What is required = Scan the material for the word "with", and copy each line where it shows up.
———
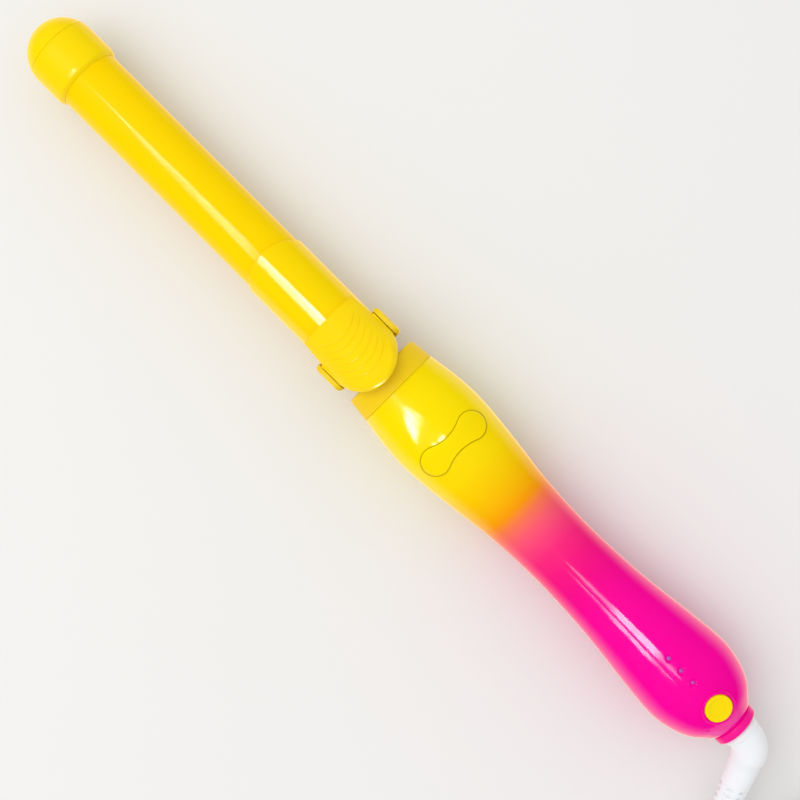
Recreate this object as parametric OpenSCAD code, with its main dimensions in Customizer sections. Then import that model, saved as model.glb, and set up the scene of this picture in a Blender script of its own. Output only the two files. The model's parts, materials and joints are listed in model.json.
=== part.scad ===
// Rotating curling iron: barrel with a sprung clamp, a motor handle, and a cord on a swivel.
// It lies along X with the tip at +X and the buttons up, resting on the two handle bulges.
// Every "station" is a distance back along the axis of the barrel, from a datum just ahead of the tip.

/* [Barrel] */
// Diameter of the heated barrel
barrel_d = 25.4; // [25.4:0.1:25.6]
// Wall of the barrel tube
barrel_wall = 1; // [0.8:0.1:1.2]
// Radius of the cool tip
tip_r = 14.2; // [14:0.1:14.6]
// Station where the barrel comes out of the cool tip
tip_len = 28.8; // [28.5:0.1:30]
// Lean of the clamp and barrel about the axis, in degrees
barrel_turn = 4; // [0:1:8]

/* [Clamp] */
// Station of the front edge of the clamp
clamp_front = 124.5; // [120:0.5:128]
// Thickness of the clamp metal
clamp_t = 0.5; // [0.4:0.05:0.55]
// Station of the front edge of the thumb lever
lever_front = 159.5; // [158:0.5:161]
// Half the width of the thumb lever at its widest
lever_half = 14.2; // [14:0.05:14.2]
// Slope of the thumb lever, in degrees
lever_rise = 17; // [16:0.5:18]

/* [Handle] */
// Wall of the handle shells
wall = 2; // [1.8:0.1:2]
// Station where the nose collar starts
nose_front = 187.3; // [187:0.1:187.6]
// Station where the handle shells start
shell_front = 196.7; // [196.6:0.1:196.8]
// Diameter of the power button
button_d = 11; // [10.5:0.5:12]
// Radius of the two lobes of the rocker button
lobe_r = 5.6; // [5.2:0.1:5.8]
// Clearance round the rocker button
rocker_gap = 0.45; // [0.4:0.05:0.6]

/* [Cord] */
// Diameter of the cord
cord_d = 6; // [5.5:0.1:6]
// Distance from one turn of the coil to the next
turn_pitch = 6.2; // [6.2:0.1:6.4]

/* [Hidden] */
$fn = 72;

// Frame: the iron is centred along X and stands on z = 0. tip_x is where station 0 lies
body_len = 381.3;
tip_front = 1.1;
tip_x = (body_len + tip_front) / 2;
axis_z = 20;

barrel_r = barrel_d / 2;
bore_r = barrel_r - barrel_wall;
tube_front = 20;
tube_back = 172;
dome_mid = tip_front + tip_r;
dome_seam = 12.2;
tip_screw_r = 1.5;
fuse_r = 2.2;
sensor_r = 1.4;

// Clamp hinge, as a station and a height over the axis
pivot_at = 175.4;
pivot_up = 5;
shoulder_r = 1.5;
clamp_in = barrel_r + 0.3;
clamp_out = clamp_in + clamp_t;
clamp_back = 167;
lug_front = 168.8;
lug_back = 182.1;
lug_face = 16.4;
lug_in = lever_half + 0.3;
cheek_in = 13;
cheek_r = 5.2;
hub_half = 12.2;
lever_screw_r = 1;
lever_screw_at = 164.5;
lever_screw_turn = 28;
neck_r = 9.5;
neck_back = 195.2;
spring_at = 182;
spring_seat = 10.3;
spring_top = 19.5;

// Drive train, by station
shaft_r = 5;
wire_r = 3;
shaft_front = 176;
shaft_back = 281;
gear_front = 206;
gear_w = 6;
gear_m = 0.75;
gear_teeth = 18;
pinion_teeth = 12;
tooth_play = 0.15;
motor_drop = gear_m * (gear_teeth + pinion_teeth) / 2;
motor_front = 215;
gearbox_len = 9;
motor_len = 12;
bearing_r = 12;
rear_bearing_r = 11;
ring_r = 8.5;
ring_w = 3.5;
ring_at = [247, 253, 259];

// Outline of the handle: station and radius, joined by a smooth curve
handle_curve = [[196.7, 17.6], [208, 19.3], [219.5, 20], [231, 19.3], [246, 17.6], [262, 15.6],
    [285, 14.55], [308, 15.4], [323.5, 16.9], [339, 18.8], [353.5, 20], [362, 18.8], [369.5, 15.9],
    [375.5, 11.6], [378.8, 9.2]];
shell_back = 378.8;
collar_bore = 4.8;
skirt_r = 7;

// Buttons and lamps
rocker_at = 226;
lobe_y = 9.5;
waist_half = 3.55;
waist_r = 17.4;
rocker_board_low = 8;
rocker_board_top = 9.5;
rocker_pivot_up = 14.2;
rocker_pin_r = 1;
rocker_under_r = 16.5;
button_at = 365.4;
button_tilt = 18;
button_up = 17.7;
lens_at = [338.9, 345.2, 351.3];
post_at = [217.5, 234.5];
post_y = 7;
board_up = 1.5;
board_t = 1.6;
board_half = 7;
board_top = board_up + board_t;
board_screw_at = [292, 356];
screw_at = [[240, 11.8], [330, 10.6]];
boss_r = 3.2;
head_up = -7;

// Cord swivel, strain relief and cord
swivel_r = 4.5;
bend_at = 384.3;
bend_r = 9;
bend_tube_r = 6.8;
bend_turn = 65;
bend_roll = 18;
sleeve_len = 47;
cord_r = cord_d / 2;
tie_t = 1;
coil_radii = [24.5, 30.7, 36.9, 43.1];
coil_center = [-276.45, 18.4];
coil_in = coil_radii[0] - turn_pitch / 2;
coil_out = coil_radii[3] + turn_pitch / 2;
// Route of the cord from the sleeve to the coil, then from the coil to the plug
lead_route = [[-221.15, 45.5, 5.2], [-223.65, 50.5, 4], [-227.85, 55.2, 3.3], [-233.25, 59, 3.1],
    [-239.45, 61.4, 3.1], [-247.45, 61.9, 3.2], [-256.45, 61.8, 3.5], [-266.45, 61.6, 3.9],
    [-276.45, 61.5, 4.1]];
tail_route = [[-276.45, 61.5, 16.5], [-284.45, 61.5, 16.2], [-292.45, 61.5, 14.9], [-300.45, 61.5, 12.6],
    [-308.45, 61.5, 10.3], [-315.45, 61.5, 8.7], [-322.45, 61.5, 8]];
plug_at = [-322.45, 61.5, 8];
plug_len = 34;
plug_w = 22;
plug_h = 16;

// ---- Helpers ----

// Stations run along z, x points up and y stays the row's y
module along(turn = 0) {
    translate([tip_x, 0, axis_z]) rotate([-turn, 0, 0]) rotate([0, -90, 0]) children();
}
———
Solution for this task =
Recreate this object as parametric OpenSCAD code, with its main dimensions in Customizer sections. Then import that model, saved as model.glb, and set up the scene of this picture in a Blender script of its own. Output only the two files. The model's parts, materials and joints are listed in model.json.
// Rotating curling iron: barrel with a sprung clamp, a motor handle, and a cord on a swivel.
// It lies along X with the tip at +X and the buttons up, resting on the two handle bulges.